** Collected material **
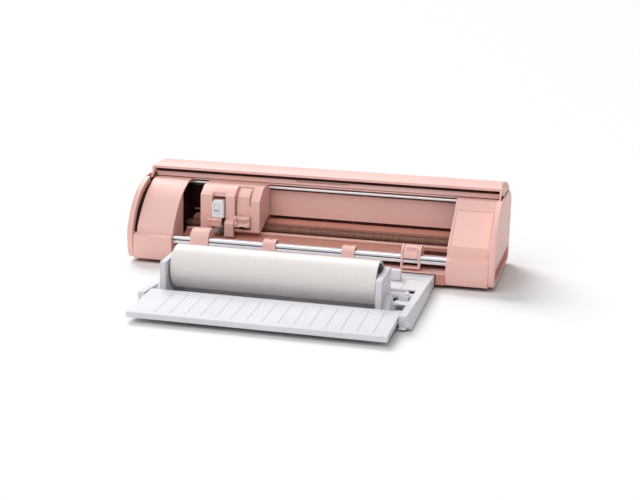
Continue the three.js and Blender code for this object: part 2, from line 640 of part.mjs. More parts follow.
function addTools() {
  // Tool 1: its holder rides in the bay of the housing, with the clamp and the tool in front.
  add('tool_holder_1', join(
    box([-164.4, -143.6], [66, 73.4], [56, 98]),
    box([-164.4, -143.6], [61.4, 67], [56, 62])), PINK_DEEP);

  const tool = join(
    box([-163.4, -144.6], [48, 61.6], [69.8, 94]),
    box([-162, -146], [49.6, 60.6], [93.6, 97]),
    box([-160.6, -147.4], [60, 65.6], [72, 90]));
  add('cutting_tool', cut(tool, box([-160, -149.6], [47, 48.8], [84, 92])), WHITE);

  const neck = new THREE.CylinderGeometry(5.1, 5.1, 16, 24);
  neck.rotateX(Math.PI / 2).translate(-154, 55, 61.3);
  const teeth = shapeOf(gearOutline(6.6, 18, 0.6));
  const gearTeeth = new THREE.ExtrudeGeometry(teeth, { depth: 8, bevelEnabled: false });
  gearTeeth.translate(-154, 55, 45.6);
  const tip = new THREE.CylinderGeometry(2.6, 4.6, 3.6, 20);
  tip.rotateX(-Math.PI / 2).translate(-154, 55, 44.9);
  add('tool_gear', join(neck, gearTeeth, tip), STEEL);

  const clamp = [
    [48.6, 54.2], [47, 55.4], [45, 57.4], [45.6, 62], [43.4, 66.4], [45, 69.2], [49.2, 69.2], [49.2, 54.2],
  ];
  add('tool_clamp_1', alongX(clamp, -168, -147.4), PINK);

  // Tool 2: a plain plate with the pen clamp at its foot.
  const plate = [[60, 55.4], [60, 103], [66, 108], [75.6, 113.8], [75.6, 111.4], [65.6, 104.8], [65.6, 55.4]];
  const shoulders = [box([-128, -124.4], [59, 80], [94, 115]), box([-105.8, -101], [59, 80], [90, 115])];
  add('tool_holder_2', cut(alongX(plate, -126.4, -102.6), ...shoulders), PINK);
  const clamp2 = [[54.8, 55], [49.8, 57.4], [52, 63], [49.4, 70], [51.6, 73], [58.6, 73], [58.6, 55]];
  add('tool_clamp_2', alongX(clamp2, -126, -103), PINK);
}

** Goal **
Extract the first line above and each line after it up to and including the one with "add('tool_clamp_1', alongX(clamp, -168, -147.4), PINK);", please, exactly and with nothing else.

** Answer for the task **
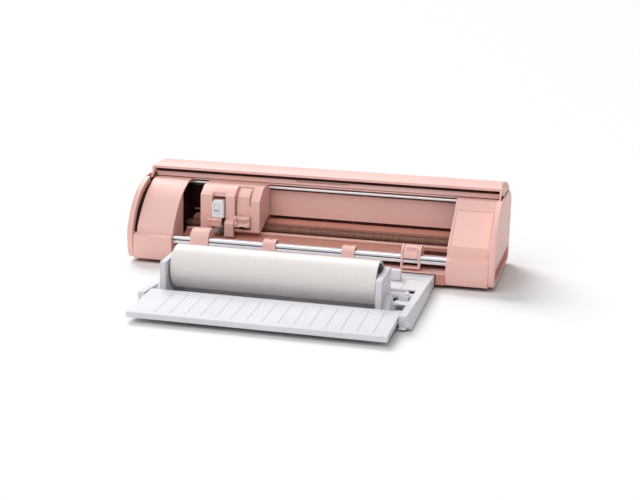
Continue the three.js and Blender code for this object: part 2, from line 640 of part.mjs. More parts follow.
function addTools() {
  // Tool 1: its holder rides in the bay of the housing, with the clamp and the tool in front.
  add('tool_holder_1', join(
    box([-164.4, -143.6], [66, 73.4], [56, 98]),
    box([-164.4, -143.6], [61.4, 67], [56, 62])), PINK_DEEP);

  const tool = join(
    box([-163.4, -144.6], [48, 61.6], [69.8, 94]),
    box([-162, -146], [49.6, 60.6], [93.6, 97]),
    box([-160.6, -147.4], [60, 65.6], [72, 90]));
  add('cutting_tool', cut(tool, box([-160, -149.6], [47, 48.8], [84, 92])), WHITE);

  const neck = new THREE.CylinderGeometry(5.1, 5.1, 16, 24);
  neck.rotateX(Math.PI / 2).translate(-154, 55, 61.3);
  const teeth = shapeOf(gearOutline(6.6, 18, 0.6));
  const gearTeeth = new THREE.ExtrudeGeometry(teeth, { depth: 8, bevelEnabled: false });
  gearTeeth.translate(-154, 55, 45.6);
  const tip = new THREE.CylinderGeometry(2.6, 4.6, 3.6, 20);
  tip.rotateX(-Math.PI / 2).translate(-154, 55, 44.9);
  add('tool_gear', join(neck, gearTeeth, tip), STEEL);

  const clamp = [
    [48.6, 54.2], [47, 55.4], [45, 57.4], [45.6, 62], [43.4, 66.4], [45, 69.2], [49.2, 69.2], [49.2, 54.2],
  ];
  add('tool_clamp_1', alongX(clamp, -168, -147.4), PINK);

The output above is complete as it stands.